Spaced repetition memory prompts should be written to discourage shallow “pattern matching”

One challenge for the efficacy of a Spaced repetition memory system is that sometimes users memorize answers to questions shallowly, through “pattern matching,” rather than by integrating the knowledge more deeply or actually thinking about the question. But Spaced repetition memory prompts should ensure reviewers must retrieve answers from memory.

For example, in QCVC, there’s only one “who”-type question, i.e. one which asks for a person’s name. After a few repetitions, readers may learn that whenever they see a “who”-type question about quantum computing, the answer is John Preskill. But that shallow knowledge won’t serve them well in real creative work.

One approach to solving this problem is to construct variations on the question (with the same answer), making pattern matching more difficult.

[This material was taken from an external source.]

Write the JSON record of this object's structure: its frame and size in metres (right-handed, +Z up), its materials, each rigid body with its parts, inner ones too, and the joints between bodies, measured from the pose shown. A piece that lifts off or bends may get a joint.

A different but related approach is to encode the information from many different angles: not just different questions with the same answer, but different question/answer pairs illustrating how the information fits into a broader context (i.e. Spaced repetition memory prompts should connect and relate ideas). For instance, if you added some questions about the specifics of what John Preskill has discovered, why it matters, and how his work relates to others’, his name would be attached to a richer set of knowledge. Arguably, the John Preskill example in QCVC is an “orphan prompt” (Avoid orphan spaced repetition memory prompts). Such prompts seem more susceptible to this phenomenon; adding more connections would make it no longer an orphan.

Another approach is to prompt users to use their knowledge flexibly in novel contexts (e.g. The mnemonic medium can help readers apply what they’ve learned through simple application prompts). I’m not quite sure how you could do this for the John Preskill example, but it could work better for memorized constants.

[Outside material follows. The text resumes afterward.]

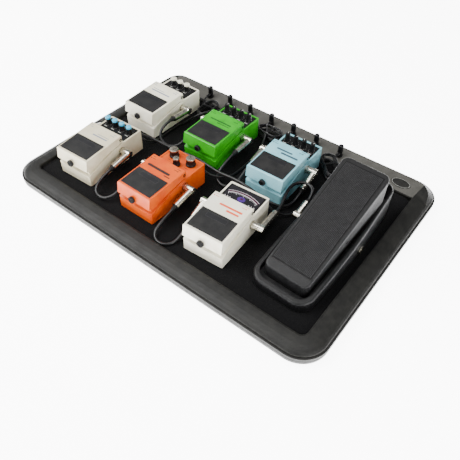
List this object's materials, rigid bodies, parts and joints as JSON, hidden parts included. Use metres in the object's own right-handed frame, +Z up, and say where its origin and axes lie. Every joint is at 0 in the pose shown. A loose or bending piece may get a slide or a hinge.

I’ve noticed in my own practice that shorter prompts are somewhat less susceptible to this problem, perhaps because there’s less detail to pattern match on. This is another reason Spaced repetition memory prompts should be concise.

Is there a way to detect spaced repetition memory prompts which are likely to be answered through pattern matching?


Q. How does SRS prompt connectivity relate to pattern matching?
A. Low-connectivity prompts (especially “orphans”) are more likely to be pattern matched.

Q. How might application prompts help with SRS pattern matching?
A. They make you use your knowledge in new contexts.

Q. How does SRS prompt length relate to pattern matching?
A. Shorter prompts seem harder to pattern match.


References

We’ve received many comments about this phenomenon from Quantum Country readers. e.g.:

For some of the review questions in this essay, i know the answers by rote now due to the number of times I’ve seen those questions but I can’t say I understand the algorithm to the extent I would prefer (such that I could explain it to somebody else). I’m not sure if I need to read this essay many more times to fully grasp the algorithm.
— Srinath K R Re: Hello from Quantum Country!